Hasta la Islandia profunda nos trasladó la segunda película del director Benedikt Erlingsson, La mujer de la montaña (Kona fer í stríð, 2018), ganadora en Valladolid del premio a la Mejor Actriz. Erlingsson hizo uso del mismo discurso humorístico y autoconsciente de su ópera prima, la entrañable comedia negra De caballos y hombres (Hross í oss, 2013) sobre la población islandesa rural que vive al cuidado de sus équidos. En La mujer de la montaña, el realizador viaja a la ciudad para hacer un fuerte alegato a la defensa del medio ambiente. Una de las sensaciones más placenteras al visualizar el film es, por un lado, el juego con la banda sonora, a la que le da una vuelta de tuerca para que sea siempre diegética —integrada, a tiempo real, en la trama—, y, por otro lado, los guiños a De caballos y hombres, que se suceden cuando Halla, la carismática protagonista, realiza su activismo contra la industria del aluminio en los mismos escenarios naturales del anterior film, cruzándose con viejos conocidos del espectador. Desde luego, si Erlingsson decide no abandonar esa autorreferencialidad en sus próximos proyectos, puede convertirse en un creador juguetón al que seguirle la pista.
En Dogman (íd., Matteo Garrone, 2018), una suerte de retorcida, macabra y maleante versión del cuento de La cigarra y la hormiga, el gris es color dominante en la vida de la pareja de amigos protagonista. Esto se plasma en el cielo que los amenaza, siempre nublado. También en las descascarilladas paredes de la urbanización obrera donde viven —una localización tan particular, decadente y fascinante como la de su anterior Reality (íd., 2012), aunque esta vez se trate, en lugar de un antiguo palacio, de una bahía que parece no tener salida—, y en la atmósfera opresiva de la peluquería canina que regenta Marcello, amenazado por su amigo matón Simone. Matteo Garrone dirige con gran pulso un desesperante descenso a los infiernos, donde la tragedia se masca desde el minuto uno pero no estalla hasta el tercer acto, en un desenlace demencial donde odio y amor se arrancan a bailar.

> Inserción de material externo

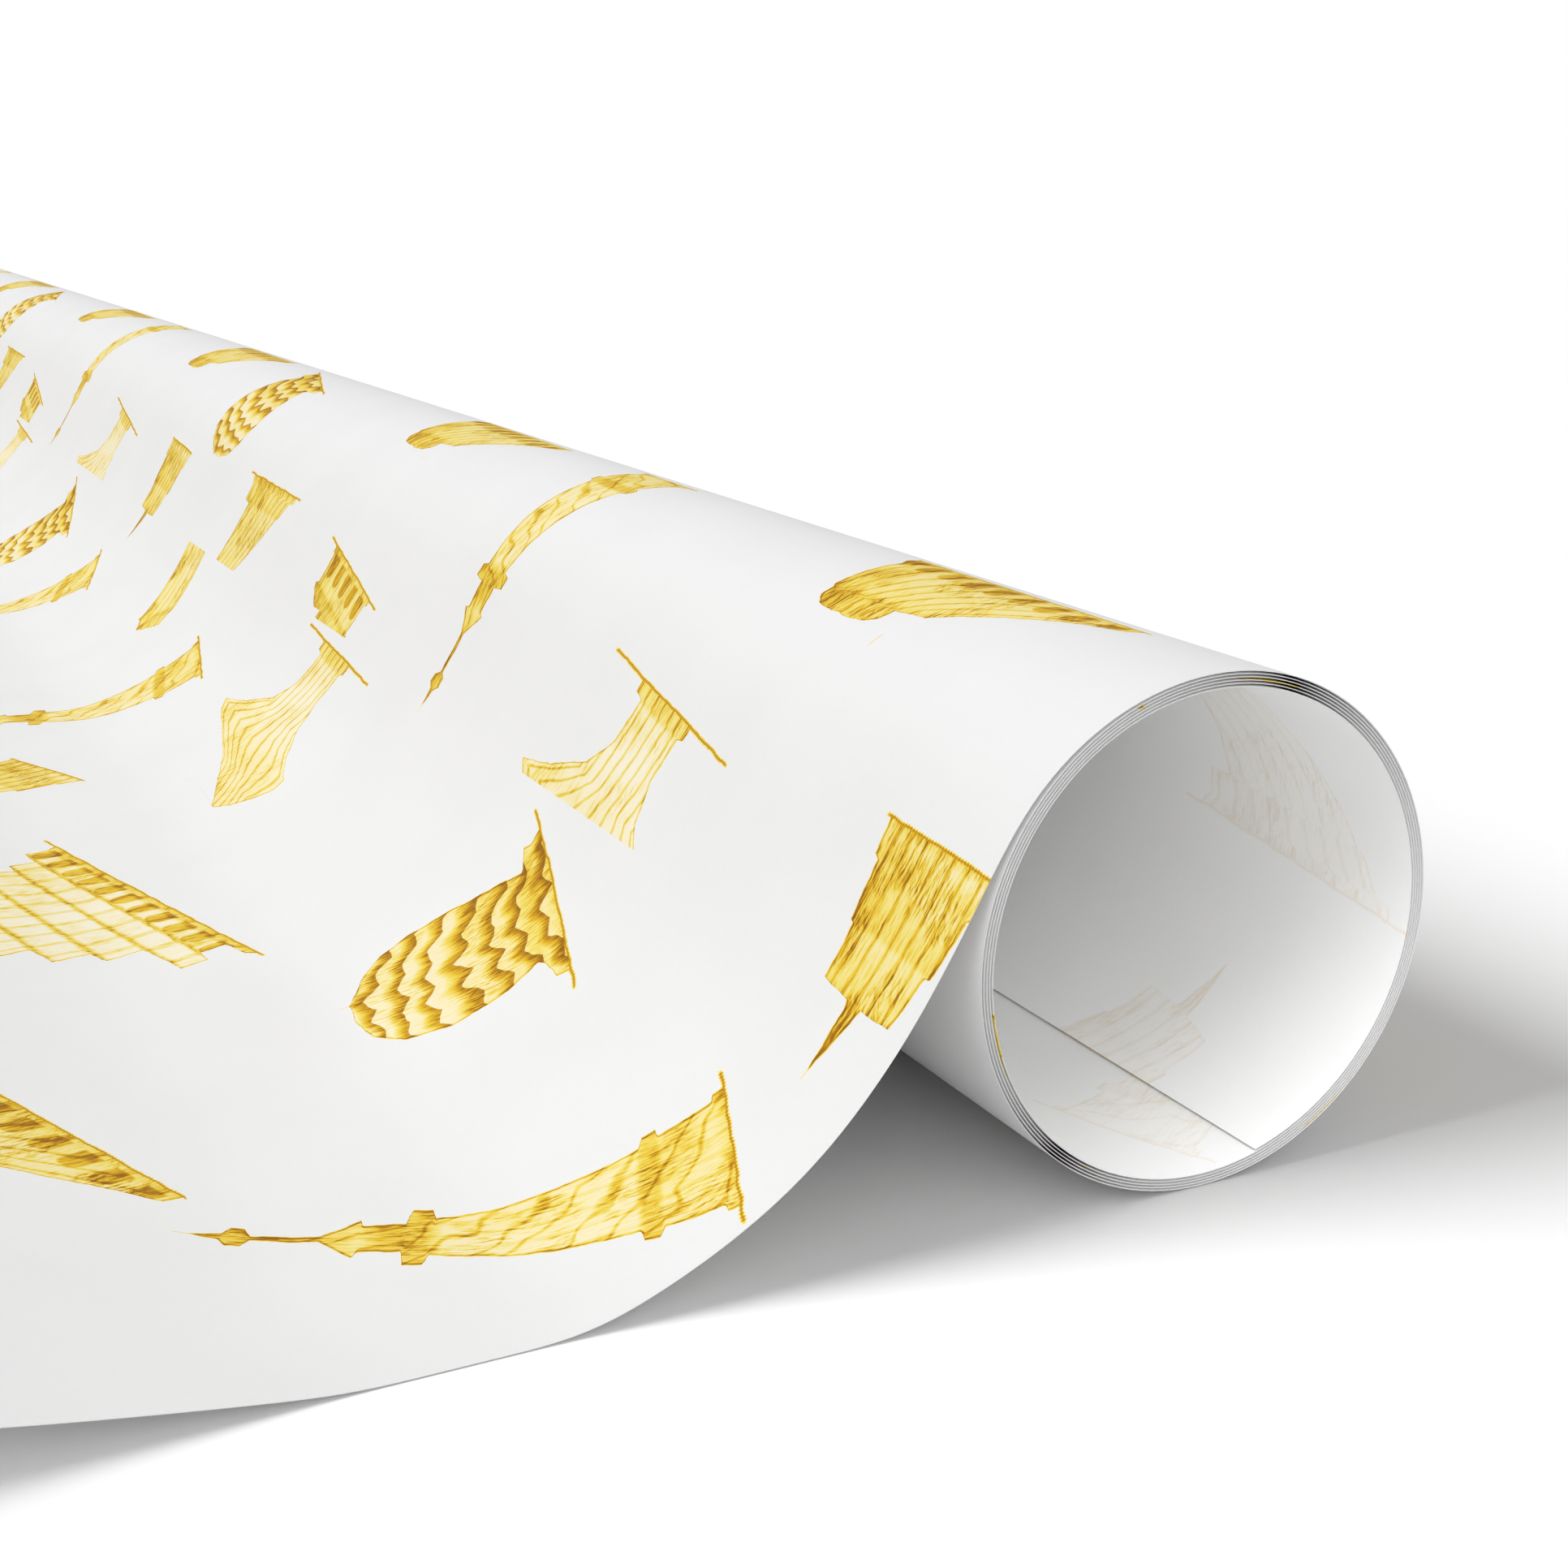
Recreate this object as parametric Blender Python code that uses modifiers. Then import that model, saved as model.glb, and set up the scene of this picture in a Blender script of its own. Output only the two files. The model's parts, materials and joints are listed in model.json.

Finalmente, Djon Africa (íd., 2018), de los realizadores portugueses João Miller Guerra y Filipa Reis, es todo intenciones. La premisa de la película tiene todos los ingredientes para ser una obra conmovedora, como mínimo: Tibars, un joven portugués negro, viaja hasta Cabo Verde, de donde proceden sus ancestros, para buscar al padre que nunca conoció. Sin embargo, los esfuerzos de Guerra y Reis se quedan ahí, en las intenciones, y en una fotografía sugerente en la exploración de los colores, voces y encuentros esporádicos que conforman los recuerdos y la propia identidad. El repetitivo guion no ofrece respuestas y tampoco hace preguntas: gira sobre sí mismo sin llegar a construir siquiera un esbozo de discurso sobre la necesidad del ser humano por sentirse completo. Se salvan un par de (psicotrópicas) pinceladas al final, donde se nos ofrecen varias posibles soluciones al ¿enigma? de quién es el padre del joven, además de la certeza, cada vez más dolorosa, de que aquel no es su hogar y nunca lo fue, pues la sangre de Tibars es ya más portuguesa que africana. La película podría haberse salvado si al menos se hubiera apoyado en el carisma de su actor protagonista a la hora de desenvolverse en ese nuevo mundo suyo. Es lo que sucedía cuando American Honey (íd., 2016), la obra maestra de Andrea Arnold —que comparte no pocos temas con Djon Africa, así como la desinhibición narrativa y las puestas en escena improvisadas—, bajaba el nivel y se estancaba en algunos pasajes: que la omnipresente y feroz Sasha Lane se ocupaba de que la fiesta no decayera. Sin embargo, el trabajo interpretativo de Miguel Moreira brilla por su ausencia y su anodina presencia ahuyenta aún más a un espectador que no llega a sentir un interés real por las desavenencias de su destino.